**Exercise instructions:**
Report how many lines hold the word "axes"; answer with the number alone.

**Records for the task:**
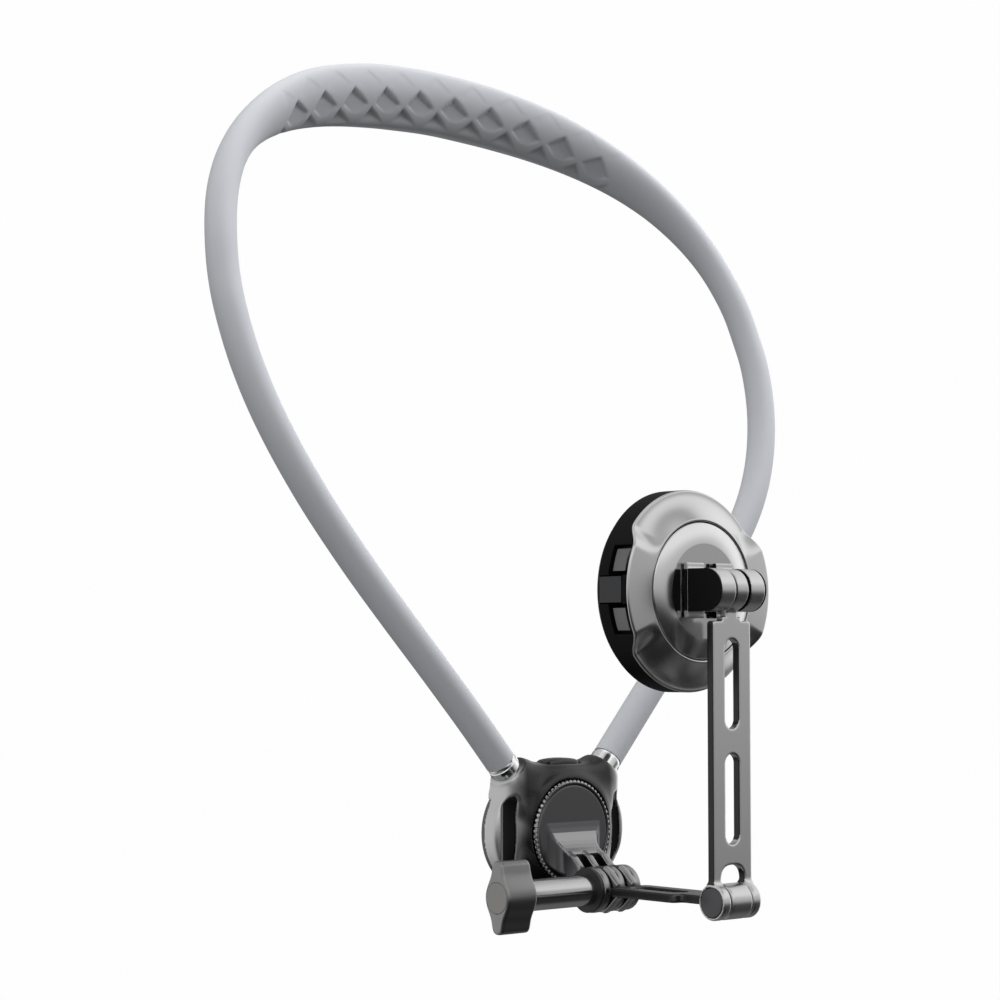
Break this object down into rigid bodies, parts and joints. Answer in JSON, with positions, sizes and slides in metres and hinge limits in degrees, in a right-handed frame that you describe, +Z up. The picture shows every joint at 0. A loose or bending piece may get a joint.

---

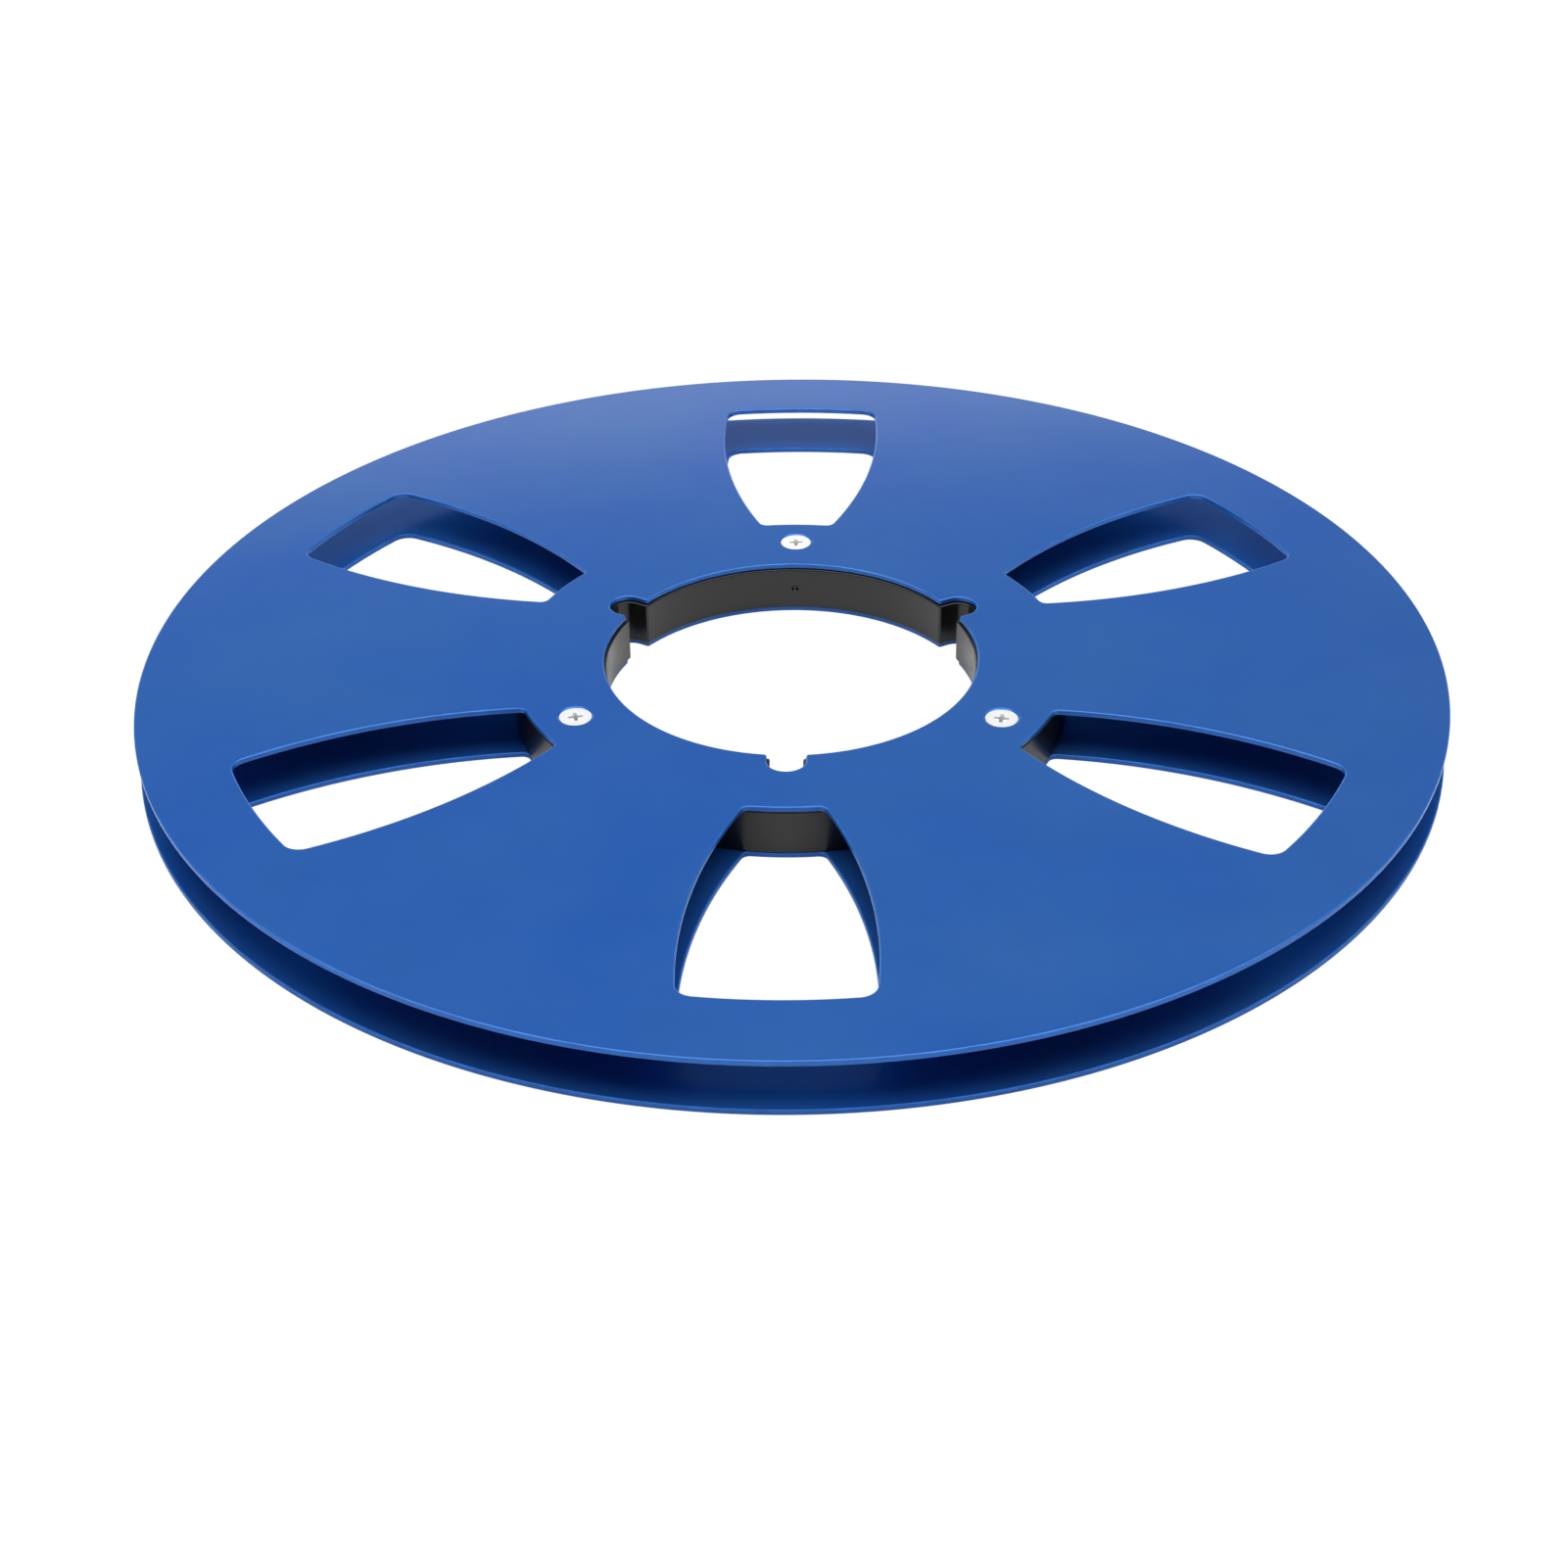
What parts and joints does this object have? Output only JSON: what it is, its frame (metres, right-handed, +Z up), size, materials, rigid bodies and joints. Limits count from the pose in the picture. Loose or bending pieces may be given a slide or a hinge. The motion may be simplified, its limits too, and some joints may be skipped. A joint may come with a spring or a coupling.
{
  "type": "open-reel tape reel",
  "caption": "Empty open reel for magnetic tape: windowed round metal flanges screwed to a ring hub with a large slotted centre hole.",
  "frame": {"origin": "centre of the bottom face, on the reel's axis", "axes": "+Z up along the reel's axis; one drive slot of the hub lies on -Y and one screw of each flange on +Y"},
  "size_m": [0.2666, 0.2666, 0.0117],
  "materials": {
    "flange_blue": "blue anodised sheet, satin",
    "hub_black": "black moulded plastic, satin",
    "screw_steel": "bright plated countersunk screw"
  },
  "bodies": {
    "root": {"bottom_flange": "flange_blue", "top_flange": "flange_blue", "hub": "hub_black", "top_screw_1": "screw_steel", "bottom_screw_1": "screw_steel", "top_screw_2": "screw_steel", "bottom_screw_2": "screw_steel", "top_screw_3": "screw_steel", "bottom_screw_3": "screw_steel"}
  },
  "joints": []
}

...

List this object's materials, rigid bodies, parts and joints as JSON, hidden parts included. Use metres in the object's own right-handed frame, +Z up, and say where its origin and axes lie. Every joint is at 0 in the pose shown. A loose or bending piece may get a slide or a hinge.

**Result of this task:**
2